Hedgebrook Diary: Week 2

September 6, 2015

I read this month’s Power Path and apropos is an understatement.

I know I am working on a good project. (I’m rotating between several – a short story collection, an essay collection, a wisp of an idea for musical theater, possibly a coming of age novel I abandoned years ago…but I’m talking about The Novel.) It is ambitious, especially for someone who has become comfortable with short form work. I believe in the story. What I need to believe is that I am the person that can make it great. That the story is not a prodigious orphan. That along with the characters, the plot, the world – whatever I bring to it, my me-ness is a part of that as well. That a person with an MFA, a historian, a seasoned fantasy writer could do it, but not like I can. That I can commandeer this, whatever I perceive my shortcomings to be.

“At the end of the day, all you will have to really rely on is FAITH and TRUST.” -Lena, Power Path

September 7, 2015

I have to remember I’m here for more than parking myself in front of a screen and typing. Or even reading. Rather, I want my experience to culminate into more than that and I think I came here because there’s more.

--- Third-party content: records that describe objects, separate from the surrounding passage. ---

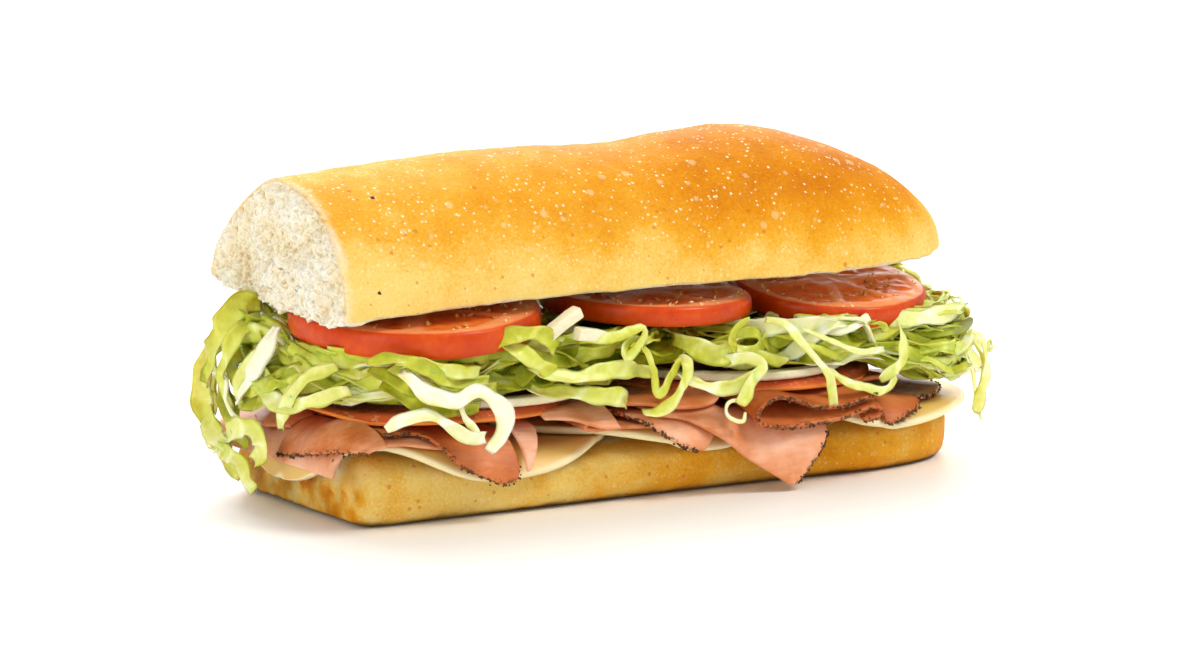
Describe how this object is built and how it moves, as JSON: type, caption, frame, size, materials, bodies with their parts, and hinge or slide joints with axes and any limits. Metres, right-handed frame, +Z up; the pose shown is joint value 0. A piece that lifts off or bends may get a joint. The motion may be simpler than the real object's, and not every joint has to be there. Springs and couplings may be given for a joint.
{
  "type": "submarine sandwich",
  "caption": "Half of a long filled bread roll, cut across at one end, with ham, cheese, onion, shredded lettuce and tomato between its halves.",
  "frame": {"origin": "on the table under the middle of the loaf, at the centre of the lower bread's flat underside", "axes": "+X along the loaf towards its round end, with the cut end at -X; -Y the side that the fillings spill out of; +Z up"},
  "size_m": [0.2182, 0.0924, 0.0874],
  "materials": {
    "crust": "baked bread: matt golden crust over cream crumb",
    "cheese": "pale sliced cheese, slightly waxy",
    "ham": "moist pink ham with a peppered brown rim",
    "cured_meat": "thin cured meat, moist",
    "onion": "raw white onion, slightly clear",
    "tomato": "cut raw tomato, wet",
    "lettuce": "shredded pale green lettuce, slightly shiny"
  },
  "bodies": {
    "root": {"bun_top": "crust", "bun_bottom": "crust", "cheese_left": "cheese", "cheese_middle": "cheese", "cheese_right": "cheese", "ham_band": "ham", "ham_tongue": "ham", "ham_end_fold": "ham", "ham_end_roll": "ham", "ham_pink": "ham", "ham_fold_low": "ham", "ham_fold_top": "ham", "ham_slope": "ham", "ham_cover": "ham", "ham_flap": "ham", "ham_roll": "ham", "ham_side": "ham", "ham_end": "ham", "ham_upper": "ham", "cured_left": "cured_meat", "cured_right": "cured_meat", "onion_left": "onion", "onion_right": "onion", "onion_chip_left": "onion", "onion_chip_right": "onion", "tomato_left": "tomato", "tomato_middle": "tomato", "tomato_right": "tomato", "lettuce": "lettuce"}
  },
  "joints": []
}
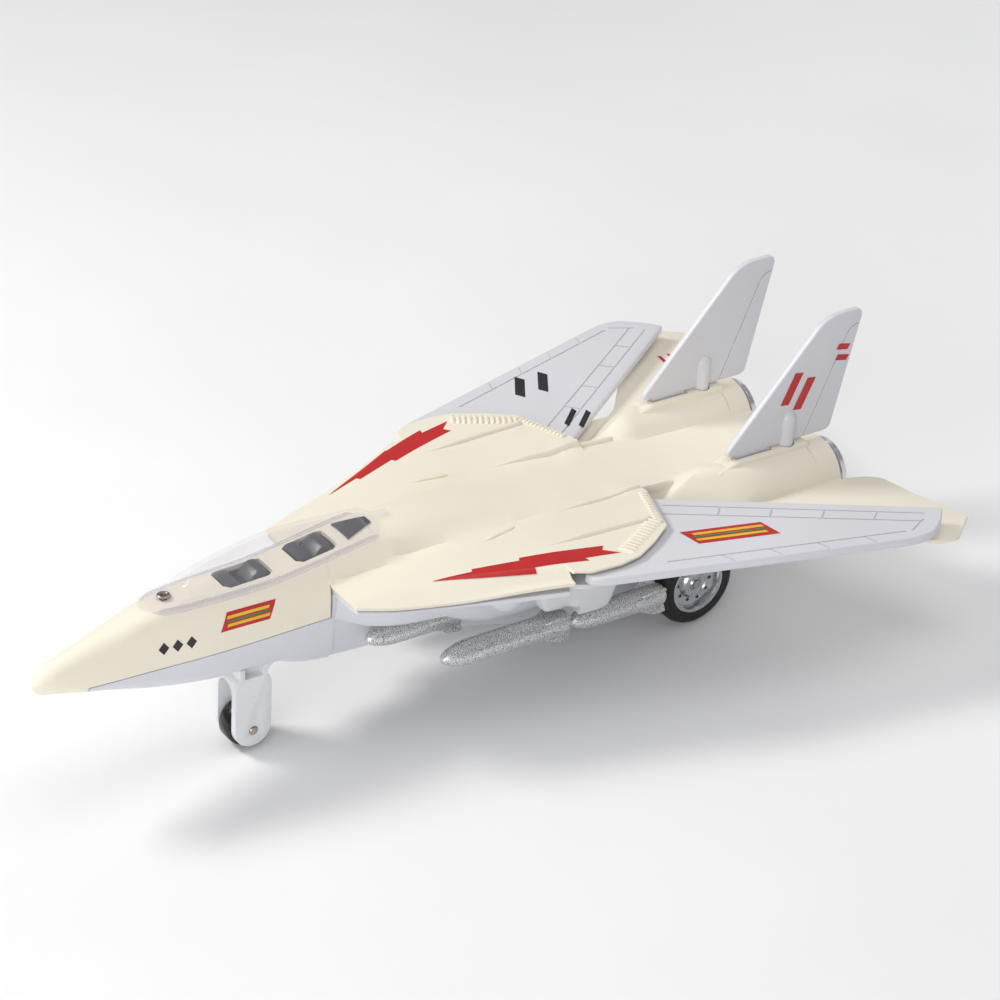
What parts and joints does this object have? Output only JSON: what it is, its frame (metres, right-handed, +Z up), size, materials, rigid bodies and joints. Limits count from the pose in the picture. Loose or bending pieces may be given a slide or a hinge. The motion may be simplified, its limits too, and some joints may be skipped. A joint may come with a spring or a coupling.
{
  "type": "toy airplane",
  "caption": "Die-cast style toy swing-wing jet with sweeping wings, twin fins, underwing missiles, a free nose wheel and a pull-back spring motor.",
  "frame": {"origin": "on the ground under the middle of the outline, where the toy stands on its three wheels", "axes": "+X to the nose, +Y to port, +Z up"},
  "size_m": [0.2266, 0.1304, 0.0731],
  "materials": {
    "cream_paint": "satin ivory spray paint with fine dark specks",
    "wing_plastic": "satin pale lilac-grey moulded plastic",
    "belly_plastic": "smooth pale bluish grey moulded plastic",
    "fork_plastic": "smooth near-white moulded plastic",
    "clear_canopy": "clear polished plastic with a slight lilac tint",
    "cockpit_grey": "dark grey satin plastic",
    "rivet_steel": "darkened steel",
    "pin_brass": "dull brass",
    "shaft_steel": "drawn steel",
    "screw_steel": "zinc plated steel",
    "gear_nylon": "natural nylon",
    "case_plastic": "dark grey moulded plastic",
    "chrome_plate": "bright chrome plating",
    "wheel_chrome": "bright chrome plating",
    "tyre_rubber": "matt black rubber",
    "nose_wheel_black": "gloss black plastic",
    "missile_silver": "coarse sparkling silver finish"
  },
  "bodies": {
    "airframe": {"upper_body": "cream_paint", "lower_body": "belly_plastic", "canopy": "clear_canopy", "canopy_rivet": "rivet_steel", "cockpit_tub": "cockpit_grey", "nose_gear_fork": "fork_plastic", "nose_wheel_pin": "pin_brass", "port_pivot_screw": "screw_steel", "starboard_pivot_screw": "screw_steel", "front_body_screw": "screw_steel", "tail_body_screw": "screw_steel", "left_fin": "wing_plastic", "left_nozzle": "chrome_plate", "left_missile_rack": "fork_plastic", "left_motor_case": "case_plastic", "left_nose_missile": "missile_silver", "left_front_missile": "missile_silver", "left_rear_missile": "missile_silver", "right_fin": "wing_plastic", "right_nozzle": "chrome_plate", "right_missile_rack": "fork_plastic", "right_motor_case": "case_plastic", "right_nose_missile": "missile_silver", "right_front_missile": "missile_silver", "right_rear_missile": "missile_silver"},
    "rear_wheelset": {"rear_axle": "shaft_steel", "axle_pinion": "gear_nylon", "left_tyre": "tyre_rubber", "left_rim": "wheel_chrome", "right_tyre": "tyre_rubber", "right_rim": "wheel_chrome"},
    "left_wing_arm": {"left_wing": "wing_plastic"},
    "right_wing_arm": {"right_wing": "wing_plastic"},
    "idler_train": {"idler_gear": "gear_nylon"},
    "spring_train": {"spring_gear": "gear_nylon", "mainspring": "shaft_steel"},
    "nose_roller": {"nose_wheel": "nose_wheel_black"}
  },
  "joints": [
    {"name": "left_wing_sweep", "type": "hinge", "parent": "airframe", "child": "left_wing_arm", "pos_m": [-0.02435, 0.03, 0.04042], "axis": [0.0666, 0.0297, -0.9973], "range_deg": [0, 48]},
    {"name": "right_wing_sweep", "type": "hinge", "parent": "airframe", "child": "right_wing_arm", "pos_m": [-0.02435, -0.03, 0.04042], "axis": [-0.0666, 0.0297, 0.9973], "range_deg": [0, 48]},
    {"name": "rear_axle_spin", "type": "hinge", "parent": "airframe", "child": "rear_wheelset", "pos_m": [-0.05818, 0, 0.0112], "axis": [0, 1, 0], "continuous": true},
    {"name": "idler_spin", "type": "hinge", "parent": "airframe", "child": "idler_train", "pos_m": [-0.05293, 0, 0.02188], "axis": [0, 1, 0], "continuous": true},
    {"name": "spring_spin", "type": "hinge", "parent": "airframe", "child": "spring_train", "pos_m": [-0.03971, 0, 0.02045], "axis": [0, 1, 0], "continuous": true},
    {"name": "nose_wheel_spin", "type": "hinge", "parent": "airframe", "child": "nose_roller", "pos_m": [0.06066, 0, 0.0056], "axis": [0, 1, 0], "continuous": true}
  ],
  "couplings": [
    {"joint": "right_wing_sweep", "follows": "left_wing_sweep", "ratio": 1},
    {"joint": "idler_spin", "follows": "rear_axle_spin", "ratio": -0.41667},
    {"joint": "spring_spin", "follows": "rear_axle_spin", "ratio": 0.14881}
  ]
}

20150907_071558I slept in the Farmhouse last night because I was up late writing. I write in spurts so when it trickles out continuously, I just go with it. I woke up at sunrise, without much of a plan, just ended up at the garden and cut some flowers for my cottage. I walked up the path leading past my cottage and was moved to stop and look at sunrise streaming through the trees. Encountered a banana slug. Was standing under a tree when a burst of rain showered on me. I looked up to where the sound of leaves being shaken came from and it was a squirrel (chipmunk?) jumping from branch to branch. Discovered the spider on my porch that I had lunch with, who hung in the eye of its web all day yesterday was still there, but its web had been washed away by the rain. It was a beautiful web, I regret not having a better camera to capture it, but maybe that’s the point. That I am to take in the things that are exclusive to my being here.


September 8, 2015

I rode a bike for like the third time in my life yesterday. No, it wasn’t just like riding a bike. If anyone used that expression to describe something being second-nature I would ascribe a completely different meaning to second-nature. You mean something that I steal away to do out of sight from other humans, cannot completely figure out (how does one go uphill?), and gives me small heart attacks in doing? Because that’s what riding a bike is for me.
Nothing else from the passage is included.